**Data supplied**
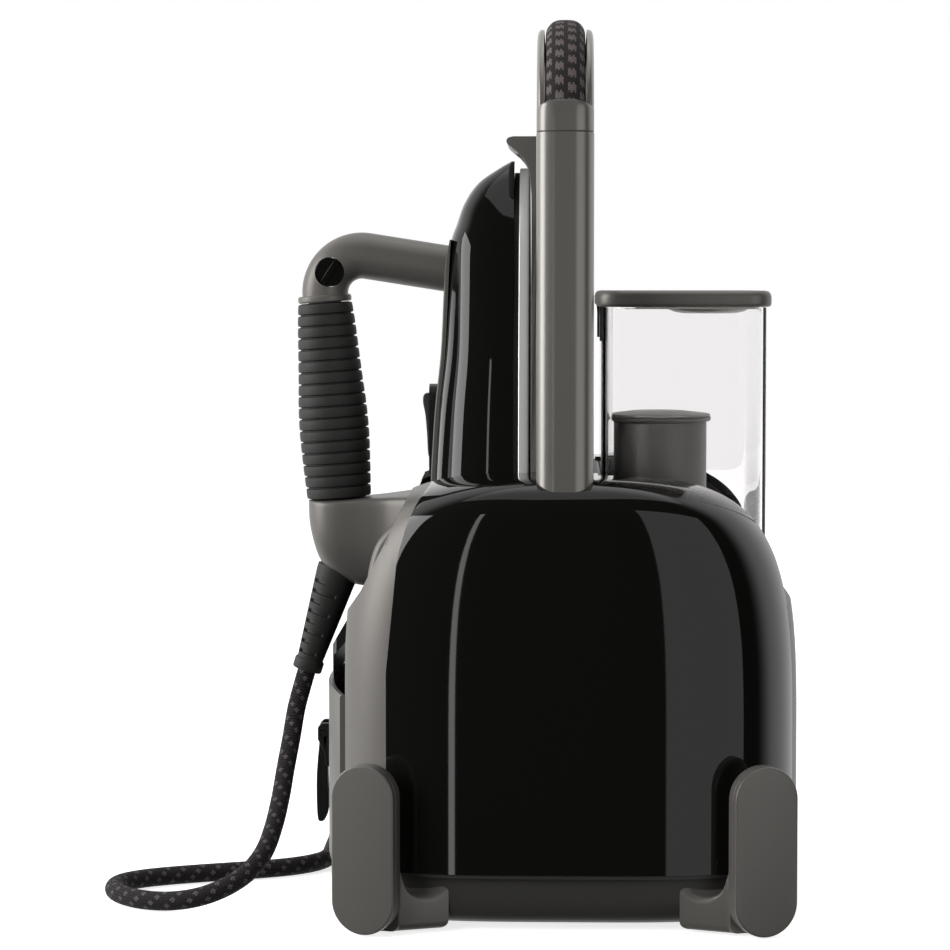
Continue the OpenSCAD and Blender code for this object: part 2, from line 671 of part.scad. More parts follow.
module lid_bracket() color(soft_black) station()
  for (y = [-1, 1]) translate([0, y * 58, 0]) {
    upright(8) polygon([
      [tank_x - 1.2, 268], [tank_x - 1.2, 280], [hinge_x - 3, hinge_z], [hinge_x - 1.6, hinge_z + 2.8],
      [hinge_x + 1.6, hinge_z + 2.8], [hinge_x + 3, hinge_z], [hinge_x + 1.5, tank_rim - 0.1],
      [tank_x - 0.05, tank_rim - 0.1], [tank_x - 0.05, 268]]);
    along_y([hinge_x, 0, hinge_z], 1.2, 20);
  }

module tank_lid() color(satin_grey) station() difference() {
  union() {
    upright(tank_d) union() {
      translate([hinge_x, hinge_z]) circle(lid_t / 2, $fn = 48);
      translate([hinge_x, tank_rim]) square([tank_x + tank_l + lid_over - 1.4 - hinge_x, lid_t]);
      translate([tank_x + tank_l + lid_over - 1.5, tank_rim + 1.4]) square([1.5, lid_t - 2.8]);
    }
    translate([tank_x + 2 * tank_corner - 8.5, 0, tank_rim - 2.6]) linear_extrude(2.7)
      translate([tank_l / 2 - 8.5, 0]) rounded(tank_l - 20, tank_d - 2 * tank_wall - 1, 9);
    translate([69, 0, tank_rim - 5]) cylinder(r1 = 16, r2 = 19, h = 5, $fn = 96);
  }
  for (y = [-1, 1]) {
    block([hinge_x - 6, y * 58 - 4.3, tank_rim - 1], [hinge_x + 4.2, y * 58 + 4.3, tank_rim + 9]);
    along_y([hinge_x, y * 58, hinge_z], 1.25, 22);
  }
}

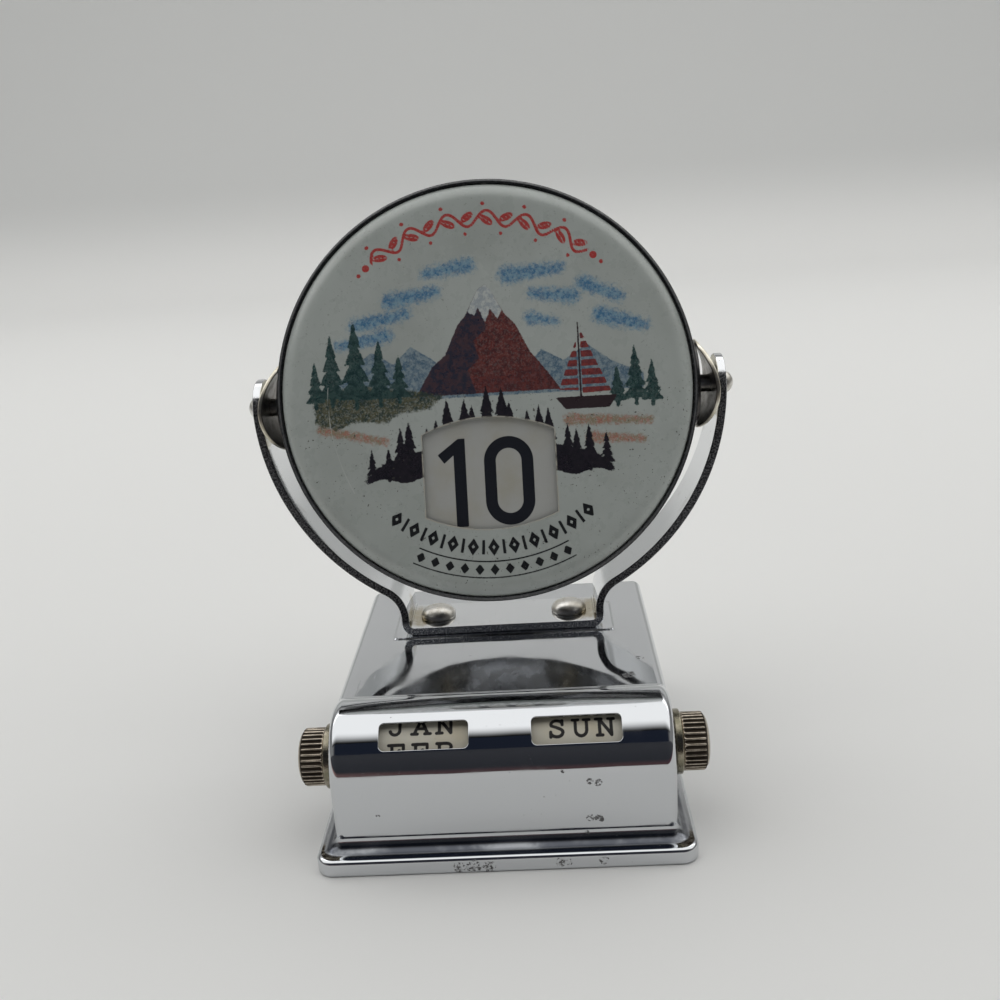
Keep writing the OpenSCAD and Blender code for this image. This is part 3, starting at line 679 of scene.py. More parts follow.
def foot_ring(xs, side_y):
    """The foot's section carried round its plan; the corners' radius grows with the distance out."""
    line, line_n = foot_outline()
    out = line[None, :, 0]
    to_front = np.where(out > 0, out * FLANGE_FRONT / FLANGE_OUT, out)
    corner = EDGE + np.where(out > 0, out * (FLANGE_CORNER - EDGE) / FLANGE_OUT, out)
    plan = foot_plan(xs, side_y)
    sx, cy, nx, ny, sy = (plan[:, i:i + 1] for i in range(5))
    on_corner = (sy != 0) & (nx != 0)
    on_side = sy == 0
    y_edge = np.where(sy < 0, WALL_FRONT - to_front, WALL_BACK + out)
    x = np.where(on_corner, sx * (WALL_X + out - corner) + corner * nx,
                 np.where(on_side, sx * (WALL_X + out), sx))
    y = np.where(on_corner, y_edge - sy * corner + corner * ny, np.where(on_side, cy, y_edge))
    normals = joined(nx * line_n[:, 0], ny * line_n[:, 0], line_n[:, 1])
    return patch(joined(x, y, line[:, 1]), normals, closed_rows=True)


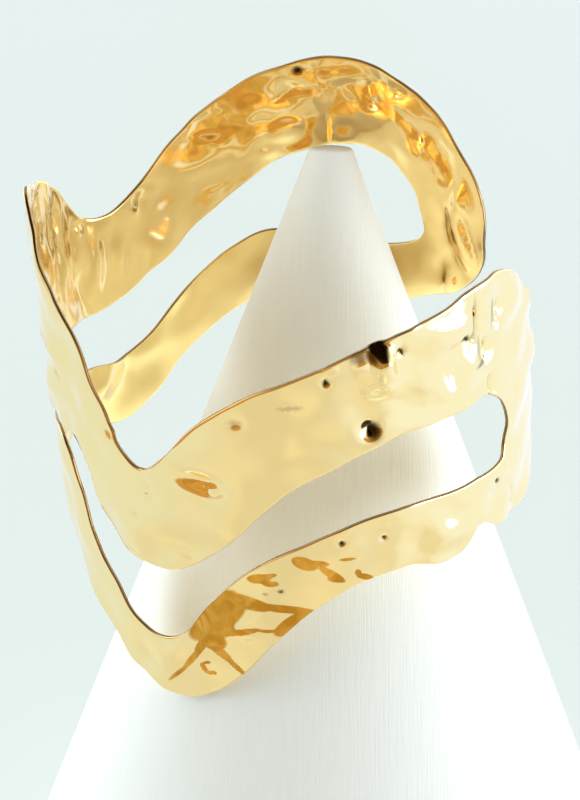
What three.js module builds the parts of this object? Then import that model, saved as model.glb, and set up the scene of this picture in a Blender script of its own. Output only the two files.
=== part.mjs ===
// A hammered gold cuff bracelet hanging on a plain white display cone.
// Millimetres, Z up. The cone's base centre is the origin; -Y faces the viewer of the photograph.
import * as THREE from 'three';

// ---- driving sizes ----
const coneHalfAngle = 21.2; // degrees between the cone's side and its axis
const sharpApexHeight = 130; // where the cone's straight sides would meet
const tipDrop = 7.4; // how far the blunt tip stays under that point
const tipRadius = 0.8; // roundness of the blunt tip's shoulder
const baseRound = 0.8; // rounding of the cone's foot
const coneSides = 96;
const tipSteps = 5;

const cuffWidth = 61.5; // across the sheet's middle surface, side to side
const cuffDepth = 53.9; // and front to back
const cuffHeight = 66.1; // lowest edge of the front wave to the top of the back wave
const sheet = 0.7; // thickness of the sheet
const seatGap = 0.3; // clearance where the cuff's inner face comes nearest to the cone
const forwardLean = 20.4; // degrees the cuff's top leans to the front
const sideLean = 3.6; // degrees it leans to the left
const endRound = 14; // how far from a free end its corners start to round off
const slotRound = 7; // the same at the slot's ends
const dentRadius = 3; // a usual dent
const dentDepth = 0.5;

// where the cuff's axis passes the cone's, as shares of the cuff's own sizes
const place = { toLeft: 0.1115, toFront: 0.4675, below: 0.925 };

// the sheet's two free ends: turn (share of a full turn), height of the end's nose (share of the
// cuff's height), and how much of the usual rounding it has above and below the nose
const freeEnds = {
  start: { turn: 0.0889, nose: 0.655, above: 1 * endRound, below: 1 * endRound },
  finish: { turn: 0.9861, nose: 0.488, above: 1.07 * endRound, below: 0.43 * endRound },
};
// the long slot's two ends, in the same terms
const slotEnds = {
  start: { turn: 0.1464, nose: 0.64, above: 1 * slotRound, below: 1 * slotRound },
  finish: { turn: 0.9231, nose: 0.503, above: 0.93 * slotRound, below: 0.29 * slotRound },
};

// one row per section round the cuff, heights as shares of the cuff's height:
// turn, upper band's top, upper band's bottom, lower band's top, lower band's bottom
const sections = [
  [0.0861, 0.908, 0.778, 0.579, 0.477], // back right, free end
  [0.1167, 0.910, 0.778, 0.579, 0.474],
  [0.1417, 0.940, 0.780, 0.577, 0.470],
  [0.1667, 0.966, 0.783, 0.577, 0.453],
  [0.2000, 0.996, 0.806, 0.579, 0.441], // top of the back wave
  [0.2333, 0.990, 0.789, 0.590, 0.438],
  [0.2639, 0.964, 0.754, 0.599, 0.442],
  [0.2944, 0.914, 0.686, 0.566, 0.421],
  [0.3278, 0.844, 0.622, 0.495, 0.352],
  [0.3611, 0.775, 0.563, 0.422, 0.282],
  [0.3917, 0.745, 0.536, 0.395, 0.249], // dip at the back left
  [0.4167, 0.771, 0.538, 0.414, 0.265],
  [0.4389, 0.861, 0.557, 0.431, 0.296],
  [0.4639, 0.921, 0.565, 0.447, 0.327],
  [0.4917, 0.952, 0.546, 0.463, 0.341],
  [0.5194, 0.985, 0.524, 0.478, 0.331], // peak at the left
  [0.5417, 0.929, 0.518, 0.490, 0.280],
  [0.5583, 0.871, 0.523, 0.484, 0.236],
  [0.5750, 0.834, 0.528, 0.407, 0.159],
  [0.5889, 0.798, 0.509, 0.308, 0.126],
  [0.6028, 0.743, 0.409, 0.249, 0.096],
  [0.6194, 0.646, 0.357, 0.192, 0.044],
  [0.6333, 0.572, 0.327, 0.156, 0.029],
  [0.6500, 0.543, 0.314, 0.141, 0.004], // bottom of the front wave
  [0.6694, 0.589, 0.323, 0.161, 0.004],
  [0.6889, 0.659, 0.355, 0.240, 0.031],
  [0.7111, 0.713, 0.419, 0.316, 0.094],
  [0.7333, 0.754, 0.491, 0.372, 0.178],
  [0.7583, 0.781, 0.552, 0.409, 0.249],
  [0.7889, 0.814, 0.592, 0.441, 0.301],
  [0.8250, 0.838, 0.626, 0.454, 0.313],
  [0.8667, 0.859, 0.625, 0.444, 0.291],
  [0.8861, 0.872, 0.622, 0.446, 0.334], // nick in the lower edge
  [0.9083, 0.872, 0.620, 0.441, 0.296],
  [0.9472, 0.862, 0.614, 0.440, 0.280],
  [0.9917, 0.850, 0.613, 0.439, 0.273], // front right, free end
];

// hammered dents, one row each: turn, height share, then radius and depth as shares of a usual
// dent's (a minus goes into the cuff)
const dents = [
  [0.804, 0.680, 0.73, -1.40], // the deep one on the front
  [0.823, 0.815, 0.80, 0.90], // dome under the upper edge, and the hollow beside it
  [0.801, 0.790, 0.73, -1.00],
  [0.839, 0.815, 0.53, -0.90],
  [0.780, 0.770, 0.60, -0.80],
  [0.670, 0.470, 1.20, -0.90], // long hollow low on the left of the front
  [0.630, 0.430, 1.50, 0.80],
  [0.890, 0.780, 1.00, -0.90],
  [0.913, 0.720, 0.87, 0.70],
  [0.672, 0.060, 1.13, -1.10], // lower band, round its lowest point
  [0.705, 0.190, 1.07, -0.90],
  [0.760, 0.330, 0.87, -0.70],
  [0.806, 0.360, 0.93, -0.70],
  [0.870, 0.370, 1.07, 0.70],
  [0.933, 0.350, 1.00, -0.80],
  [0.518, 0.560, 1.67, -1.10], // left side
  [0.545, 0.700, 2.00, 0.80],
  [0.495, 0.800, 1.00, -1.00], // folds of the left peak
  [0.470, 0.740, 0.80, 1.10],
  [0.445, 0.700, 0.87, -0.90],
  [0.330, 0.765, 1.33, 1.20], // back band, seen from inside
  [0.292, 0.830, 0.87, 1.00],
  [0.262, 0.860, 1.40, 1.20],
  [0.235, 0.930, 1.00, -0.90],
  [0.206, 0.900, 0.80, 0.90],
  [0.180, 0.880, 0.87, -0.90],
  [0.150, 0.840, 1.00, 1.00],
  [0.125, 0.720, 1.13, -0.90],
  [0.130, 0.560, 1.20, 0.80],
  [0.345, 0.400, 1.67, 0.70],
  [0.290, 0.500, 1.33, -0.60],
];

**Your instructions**
State the number of lines in these entries that include the string "object". Provide nothing beyond that number.

**Final answer**
2